■ Exercise directions
Return exactly and only these lines: the first of the listing through the one containing "of the recess.".

● ● ●

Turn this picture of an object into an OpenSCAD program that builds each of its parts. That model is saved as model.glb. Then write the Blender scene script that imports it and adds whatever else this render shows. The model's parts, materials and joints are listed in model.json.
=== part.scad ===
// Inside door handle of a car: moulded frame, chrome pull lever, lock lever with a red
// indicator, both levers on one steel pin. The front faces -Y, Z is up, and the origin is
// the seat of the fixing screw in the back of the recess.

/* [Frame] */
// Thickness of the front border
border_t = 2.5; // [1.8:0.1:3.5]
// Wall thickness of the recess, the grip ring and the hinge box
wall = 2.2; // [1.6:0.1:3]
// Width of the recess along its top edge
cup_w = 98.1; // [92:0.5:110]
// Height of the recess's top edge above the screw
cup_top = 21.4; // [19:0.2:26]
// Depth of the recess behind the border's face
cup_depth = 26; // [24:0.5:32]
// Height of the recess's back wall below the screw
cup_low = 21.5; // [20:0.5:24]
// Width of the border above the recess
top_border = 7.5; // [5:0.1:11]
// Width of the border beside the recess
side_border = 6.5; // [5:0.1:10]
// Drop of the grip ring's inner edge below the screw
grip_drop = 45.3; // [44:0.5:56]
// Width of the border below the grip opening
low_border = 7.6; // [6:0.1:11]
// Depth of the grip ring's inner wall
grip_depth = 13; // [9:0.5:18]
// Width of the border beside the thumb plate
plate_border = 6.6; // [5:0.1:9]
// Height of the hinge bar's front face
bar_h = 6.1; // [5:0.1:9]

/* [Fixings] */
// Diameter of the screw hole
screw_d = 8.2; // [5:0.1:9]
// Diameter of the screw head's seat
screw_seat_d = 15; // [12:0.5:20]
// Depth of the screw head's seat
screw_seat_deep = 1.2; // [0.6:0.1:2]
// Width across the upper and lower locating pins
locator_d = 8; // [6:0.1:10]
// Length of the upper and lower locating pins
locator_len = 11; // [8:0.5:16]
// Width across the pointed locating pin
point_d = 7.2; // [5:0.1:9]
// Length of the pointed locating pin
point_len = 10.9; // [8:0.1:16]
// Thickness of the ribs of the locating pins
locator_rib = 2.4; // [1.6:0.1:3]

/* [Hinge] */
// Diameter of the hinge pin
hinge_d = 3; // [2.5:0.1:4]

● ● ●

■ Exercise response
Turn this picture of an object into an OpenSCAD program that builds each of its parts. That model is saved as model.glb. Then write the Blender scene script that imports it and adds whatever else this render shows. The model's parts, materials and joints are listed in model.json.
=== part.scad ===
// Inside door handle of a car: moulded frame, chrome pull lever, lock lever with a red
// indicator, both levers on one steel pin. The front faces -Y, Z is up, and the origin is
// the seat of the fixing screw in the back of the recess.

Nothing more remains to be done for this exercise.